Name: Abhishek Dubey
Project Name: Optimizing the Pre-dump Algorithm
Organization: CRIU
Mentors:
Commit list (working repo): Github link
Official Documentation: Wiki page of product
git clone git@github.com:dubeyabhishek/criu.git
cd criu/
make -j8
#run complete zdtm test-suite
sudo test/zdtm.py run -a --pre=<pre_dump_count> --ignore-taint --keep-going --pre-dump-mode=read
#run specific zdtm test
sudo python test/zdtm.py run --pre=<pre_dump_count> -t zdtm/<test_case_dir>/<test_case_name> --pre-dump-mode=read
I was involved in GSoC’19 with CRIU organization working on the project - Optimizing Pre-dump algorithm. The idea behind this project was to reduce memory pressure and frozen time of target process while pre-dumping.
In current implementation of pre-dump in CRIU, first the memory content(pages) of target process
are stored in pipes. Later the pipes are flushed to
disk images or page-server. Pipes are backed by pipe-buffer pages to store data. The pipe-buffer pages are pinned to memory making them non swappable.
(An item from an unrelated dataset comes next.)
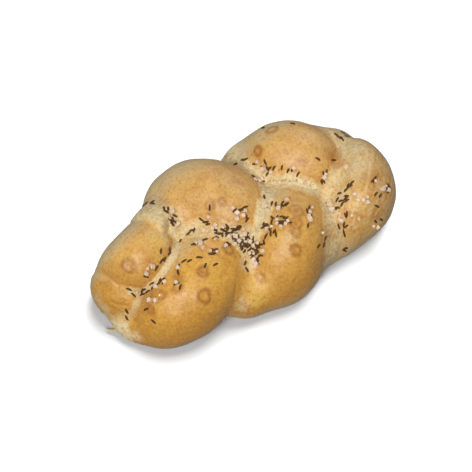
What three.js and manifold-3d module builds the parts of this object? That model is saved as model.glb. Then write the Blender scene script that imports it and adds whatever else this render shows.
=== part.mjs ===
// A braided milk bun: three ropes of soft dough plaited into a short loaf, baked golden
// brown, with caraway seeds and coarse salt lying in the seams between the ropes.
// Millimetres, +Z up. The loaf lies along X on its flat base at Z = 0.
import * as THREE from "three";
import { mergeVertices } from "three/addons/utils/BufferGeometryUtils.js";
import Module from "manifold-3d";

const wasm = await Module();
wasm.setup();

// The dough. Each swell is the fat stretch of a rope between the places where it dives
// under another rope. Its middle is at x, y, z. Its half sizes are long, wide and high.
// turn is its heading seen from above and lean its rise towards that heading, in
// degrees. bow bends both its ends to the left of the heading and sag bends them down.
const SWELLS = [
  {
    name: "left end", x: -60, y: 13, z: 21, long: 25, wide: 21, high: 26,
    turn: 15, lean: 7, bow: 7, sag: 2,
  },
  {
    name: "left fold", x: -76, y: 5, z: 13, long: 20, wide: 14, high: 18,
    turn: -59, lean: -5, bow: 3, sag: 3,
  },
  {
    name: "tail", x: -81, y: -7, z: 6, long: 12.5, wide: 9, high: 9,
    turn: -75, lean: -5, bow: 0, sag: 3,
  },
  {
    name: "lower left", x: -45.4, y: -13.4, z: 18, long: 40.3, wide: 24, high: 23,
    turn: 10, lean: 15, bow: 5, sag: 6,
  },
  {
    name: "middle back", x: -11, y: 20.3, z: 22, long: 39, wide: 25, high: 28,
    turn: -55, lean: 12, bow: -5, sag: 5,
  },
  {
    name: "middle front", x: 14.2, y: -19.8, z: 18, long: 35, wide: 22.6, high: 27,
    turn: 45, lean: 12, bow: 2, sag: 6,
  },
  {
    name: "right back", x: 44.2, y: 18, z: 22, long: 33.5, wide: 23, high: 26.5,
    turn: -53, lean: 4, bow: -4, sag: 6,
  },
  {
    name: "last fold", x: 60, y: 20.8, z: 18, long: 24, wide: 14, high: 20,
    turn: -35, lean: 15, bow: 5, sag: 6,
  },
  {
    name: "right end", x: 64.6, y: -15.4, z: 18, long: 32, wide: 19, high: 25,
    turn: 42, lean: 12, bow: 9.5, sag: 3,
  },
];
// The turns, where a rope doubles back at the loaf's edge from under the swell before.
const TURNS = [
  { name: "into middle back", x: -39, y: 20, z: 24, long: 16, wide: 13, high: 16 },
  { name: "into right back", x: 28.5, y: 39.5, z: 11, long: 19, wide: 12, high: 14 },
  { name: "into last fold", x: 54, y: 33, z: 11, long: 15, wide: 13, high: 16 },
  { name: "into middle front", x: -12, y: -31.2, z: 10, long: 22, wide: 14, high: 15 },
  { name: "into right end", x: 39, y: -27, z: 12, long: 19, wide: 14, high: 16 },
];
// The heart, the buried crossings of the ropes that close the loaf under its pits.
const HEART = { name: "heart", x: 0, y: 3, z: 6, long: 70, wide: 32, high: 17 };
const STRAIGHT = { turn: 0, lean: 0, bow: 0, sag: 0 };
const FULLNESS = 2.2; // 2 is an egg, more is a fuller roll
const SIDES = 18; // faces round a swell
const RINGS = 14; // faces along a swell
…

When the count of pipe-buffer pages is high, the system is left with limited swappable pages to serve new memory requests. This incurs memory pressure
on overall system and may thrash hampering the performance. So, handling memory pressure is first issue.
Another issue is duration for which current pre-dump algorithm keeps the target process frozen.
The parasite(blob injected in target process) in
current implementation drains the memory pages of target process into pipes and the target process remains frozen unless all pages are not drained. The
longer the frozen time, longer the duration for which pipe pages will be pinned to memory leading to memory pressure situation. Another use case which
desires shortest frozen time is live migration. So, another objective is to reduce frozen time of target process while pre-dumping.
The optimized implementation must solve above mentioned two issues. In new pre-dump approach, the target process is frozen only till memory mappings are
collected. Then the process is unfrozen and it continues normally. Now start draining of process memory. We use
process_vm_readv
syscall to drain pages to user-space buffer. The syscall is given memory mappings(collected earlier) as input to perform this task. Since draining of
memory pages and process execution happen simultaneously, there is a possibility that the running process might have modified some memory mappings after
they have been collected by pre-dump.
In such case process_vm_readv will encounter the old mappings and fails. This gives rise to a race between pre-dumping and process execution. This race
needs to be handled on the fly for process_vm_readv to successfully drain complete memory.
Patch # | Title | Status |
---|---|---|
[PATCH 0/7] | GSoC 19: Optimizing the Pre-dump Algorithm | Submitted |
[PATCH 1/7] | Adding --pre-dump-mode option | Submitted |
[PATCH 2/7] | Skip generating iov for non-PROT_READ memory | Submitted |
[PATCH 3/7] | Skip adding PROT_READ to non-PROT_READ mappings | Submitted |
[PATCH 4/7] | Adding cnt_sub for stats manipulation | Submitted |
[PATCH 5/7] | Handle vmsplice failure for read mode pre-dump | Submitted |
[PATCH 6/7] | The read mode pre-dump implementation | Submitted |
[PATCH 7/7] | Refactor time accounting macros | Submitted |
[PATCH 8/7] | Added --pre-dump-mode to libcriu | Submitted |
Handling the processing of iovs corresponding to modified memory mappings is most interesting issue of this project. Detailed discussion can be found here.
test-config: 1GB
# python test/zdtm.py run --pre <count> -t zdtm/static/maps04 --pre-dump-mode=<read/splice>
Pre-dump # | splice (original) | read (optimized) |
---|---|---|
1 | 0.59* | 0.66* |
2 | 0.06 | 0.06 |
3 | 0.07 | 0.06 |
4 | 0.06 | 0.06 |
5 | 0.06 | 0.06 |
Total | 0.84 | 0.90 |
Average performance drop : ~7%
* First pre-dump in sequence have ~13% performance drop.
test-config: 1 GB
Pre-dump # | splice (original) | read (optimized) |
---|---|---|
1 | 125.13* | 82.93* |
2 | 76.28 | 65.94 |
3 | 78.05 | 69.52 |
4 | 77.80 | 69.58 |
5 | 74.61 | 65.31 |
Total | 431.87 | 353.28 |
Average frozen time reduced : ~18%
* First pre-dump in sequence is ~35% faster.
The new implementation reduces memory pressure on system, as pipes don't hog memory for longer duration.
I am thankful to my mentors Pavel, Andrei and Mike for their guidance throughout the project. It was a great learning experience while working with them. I got chance to deep dive into memory draining part of CRIU and it was fun. Special thanks to Radostin for his prompt help and feedback. I would love to keep contributing to this wonderful community, called CRIU.
Overall, this year’s GSoC was a end-to-end learning experience for me and now I know "Open source" better than ever.